Input for this task –
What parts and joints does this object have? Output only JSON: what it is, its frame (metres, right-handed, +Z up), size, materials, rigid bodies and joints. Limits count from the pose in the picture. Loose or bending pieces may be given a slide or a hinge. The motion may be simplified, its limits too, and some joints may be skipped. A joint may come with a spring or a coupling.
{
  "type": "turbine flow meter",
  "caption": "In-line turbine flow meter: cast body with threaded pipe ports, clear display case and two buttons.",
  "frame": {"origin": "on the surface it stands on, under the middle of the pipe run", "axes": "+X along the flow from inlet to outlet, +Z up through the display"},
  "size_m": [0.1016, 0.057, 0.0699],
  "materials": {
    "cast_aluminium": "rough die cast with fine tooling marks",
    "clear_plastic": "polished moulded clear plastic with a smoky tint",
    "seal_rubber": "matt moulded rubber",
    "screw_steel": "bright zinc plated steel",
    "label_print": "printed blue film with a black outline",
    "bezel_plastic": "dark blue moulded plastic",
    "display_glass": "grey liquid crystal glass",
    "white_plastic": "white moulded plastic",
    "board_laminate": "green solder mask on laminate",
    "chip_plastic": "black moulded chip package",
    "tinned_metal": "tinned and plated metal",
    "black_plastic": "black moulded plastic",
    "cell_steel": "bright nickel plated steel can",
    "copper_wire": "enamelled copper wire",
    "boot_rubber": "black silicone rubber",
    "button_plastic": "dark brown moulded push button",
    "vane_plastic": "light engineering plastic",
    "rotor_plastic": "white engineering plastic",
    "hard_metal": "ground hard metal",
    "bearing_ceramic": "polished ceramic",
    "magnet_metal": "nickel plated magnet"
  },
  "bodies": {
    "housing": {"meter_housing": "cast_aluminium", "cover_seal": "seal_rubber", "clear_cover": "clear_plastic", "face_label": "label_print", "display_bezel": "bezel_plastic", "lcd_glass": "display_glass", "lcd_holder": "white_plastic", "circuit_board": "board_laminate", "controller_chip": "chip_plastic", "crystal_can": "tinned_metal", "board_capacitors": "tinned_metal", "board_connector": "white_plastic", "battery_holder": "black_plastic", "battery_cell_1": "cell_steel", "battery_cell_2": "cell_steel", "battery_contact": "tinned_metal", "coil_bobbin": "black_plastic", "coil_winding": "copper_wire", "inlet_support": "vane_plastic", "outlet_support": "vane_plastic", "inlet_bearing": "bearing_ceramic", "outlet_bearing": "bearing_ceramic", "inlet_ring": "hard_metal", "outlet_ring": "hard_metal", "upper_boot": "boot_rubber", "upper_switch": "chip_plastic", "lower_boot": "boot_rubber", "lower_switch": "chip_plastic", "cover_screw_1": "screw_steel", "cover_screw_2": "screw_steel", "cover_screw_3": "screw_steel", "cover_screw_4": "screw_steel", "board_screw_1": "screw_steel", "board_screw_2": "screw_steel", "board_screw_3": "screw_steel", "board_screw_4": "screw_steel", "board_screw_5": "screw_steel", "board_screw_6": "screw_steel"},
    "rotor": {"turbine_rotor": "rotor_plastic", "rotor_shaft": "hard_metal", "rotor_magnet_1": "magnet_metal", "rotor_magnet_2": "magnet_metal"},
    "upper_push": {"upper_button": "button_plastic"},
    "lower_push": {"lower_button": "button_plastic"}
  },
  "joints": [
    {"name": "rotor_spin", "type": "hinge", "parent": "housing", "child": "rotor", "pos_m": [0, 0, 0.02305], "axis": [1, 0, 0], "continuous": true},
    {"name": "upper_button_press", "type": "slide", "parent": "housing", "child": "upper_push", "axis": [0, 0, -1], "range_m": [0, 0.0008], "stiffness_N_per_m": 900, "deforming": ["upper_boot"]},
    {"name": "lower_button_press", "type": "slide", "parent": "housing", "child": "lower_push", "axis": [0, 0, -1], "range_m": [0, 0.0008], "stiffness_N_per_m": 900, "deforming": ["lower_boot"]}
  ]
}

---

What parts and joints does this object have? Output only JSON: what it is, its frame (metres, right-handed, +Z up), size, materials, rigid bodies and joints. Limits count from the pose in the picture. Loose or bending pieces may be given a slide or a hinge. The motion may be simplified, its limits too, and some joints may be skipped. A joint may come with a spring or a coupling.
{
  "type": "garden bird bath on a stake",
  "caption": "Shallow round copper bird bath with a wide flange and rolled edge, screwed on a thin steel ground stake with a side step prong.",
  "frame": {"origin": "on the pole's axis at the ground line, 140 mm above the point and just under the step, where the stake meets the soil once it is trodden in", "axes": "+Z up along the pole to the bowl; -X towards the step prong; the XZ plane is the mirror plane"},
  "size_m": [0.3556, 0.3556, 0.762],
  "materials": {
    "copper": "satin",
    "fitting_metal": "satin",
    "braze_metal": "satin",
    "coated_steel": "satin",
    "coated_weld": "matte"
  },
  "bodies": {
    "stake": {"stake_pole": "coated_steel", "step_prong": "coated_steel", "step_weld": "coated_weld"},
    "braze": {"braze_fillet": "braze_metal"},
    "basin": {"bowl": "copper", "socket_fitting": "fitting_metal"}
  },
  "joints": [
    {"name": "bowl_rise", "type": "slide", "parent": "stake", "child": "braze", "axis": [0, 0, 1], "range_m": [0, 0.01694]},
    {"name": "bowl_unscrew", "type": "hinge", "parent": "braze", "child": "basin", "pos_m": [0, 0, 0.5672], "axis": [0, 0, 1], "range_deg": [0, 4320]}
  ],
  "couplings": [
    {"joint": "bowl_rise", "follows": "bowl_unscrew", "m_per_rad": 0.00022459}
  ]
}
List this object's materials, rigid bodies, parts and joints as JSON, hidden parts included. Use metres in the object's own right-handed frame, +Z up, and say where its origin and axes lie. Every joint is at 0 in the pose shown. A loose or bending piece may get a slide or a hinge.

==

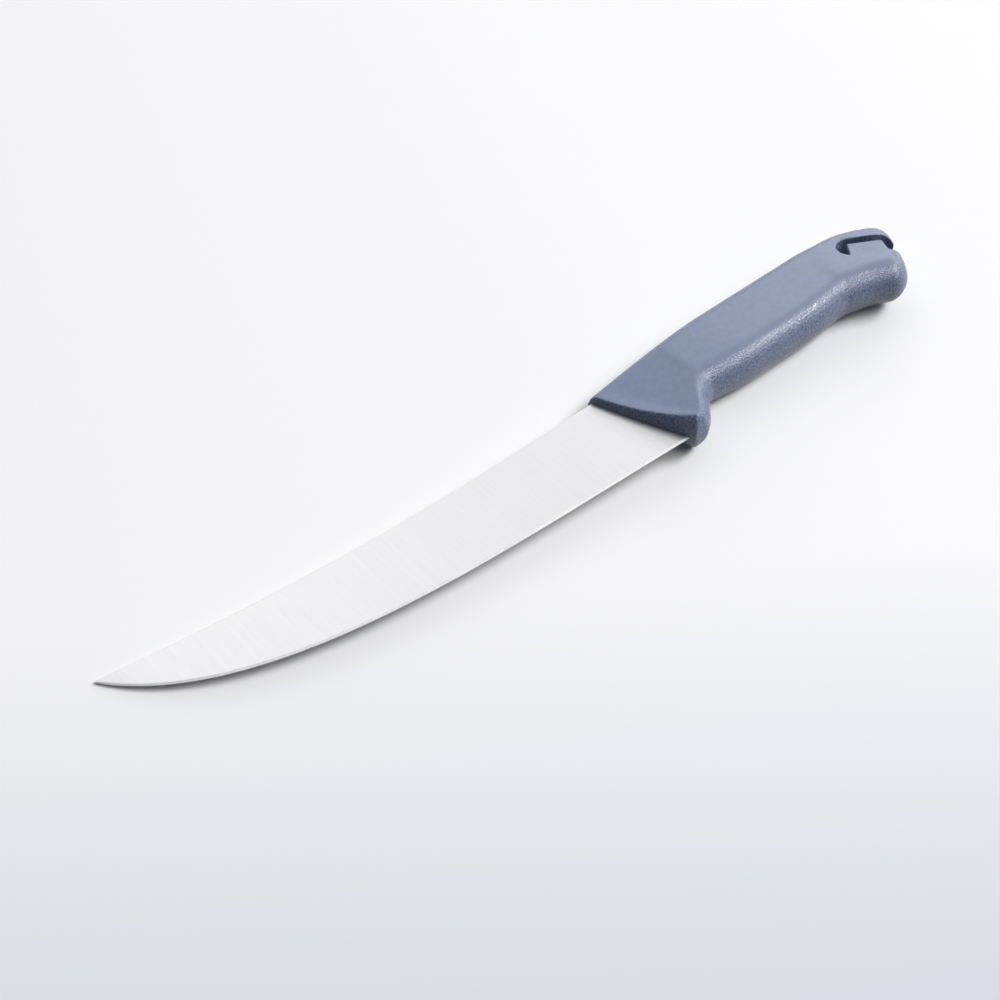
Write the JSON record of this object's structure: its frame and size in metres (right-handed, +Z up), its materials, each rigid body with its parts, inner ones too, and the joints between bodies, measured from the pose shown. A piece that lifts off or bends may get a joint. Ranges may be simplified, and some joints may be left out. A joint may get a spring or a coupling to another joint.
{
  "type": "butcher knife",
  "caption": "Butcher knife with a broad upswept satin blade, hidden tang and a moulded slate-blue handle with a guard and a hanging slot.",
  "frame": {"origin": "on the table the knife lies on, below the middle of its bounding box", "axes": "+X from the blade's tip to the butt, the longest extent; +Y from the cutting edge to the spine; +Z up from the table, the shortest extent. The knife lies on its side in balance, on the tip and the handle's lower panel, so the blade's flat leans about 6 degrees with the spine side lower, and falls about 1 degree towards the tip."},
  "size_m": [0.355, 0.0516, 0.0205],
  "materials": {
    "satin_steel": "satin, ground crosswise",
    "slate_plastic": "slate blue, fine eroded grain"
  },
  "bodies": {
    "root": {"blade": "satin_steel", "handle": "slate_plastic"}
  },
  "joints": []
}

Stated exercise – Show every line that contains the word "hidden".

Response to the exercise –
List this object's materials, rigid bodies, parts and joints as JSON, hidden parts included. Use metres in the object's own right-handed frame, +Z up, and say where its origin and axes lie. Every joint is at 0 in the pose shown. A loose or bending piece may get a slide or a hinge.
  "caption": "Butcher knife with a broad upswept satin blade, hidden tang and a moulded slate-blue handle with a guard and a hanging slot.",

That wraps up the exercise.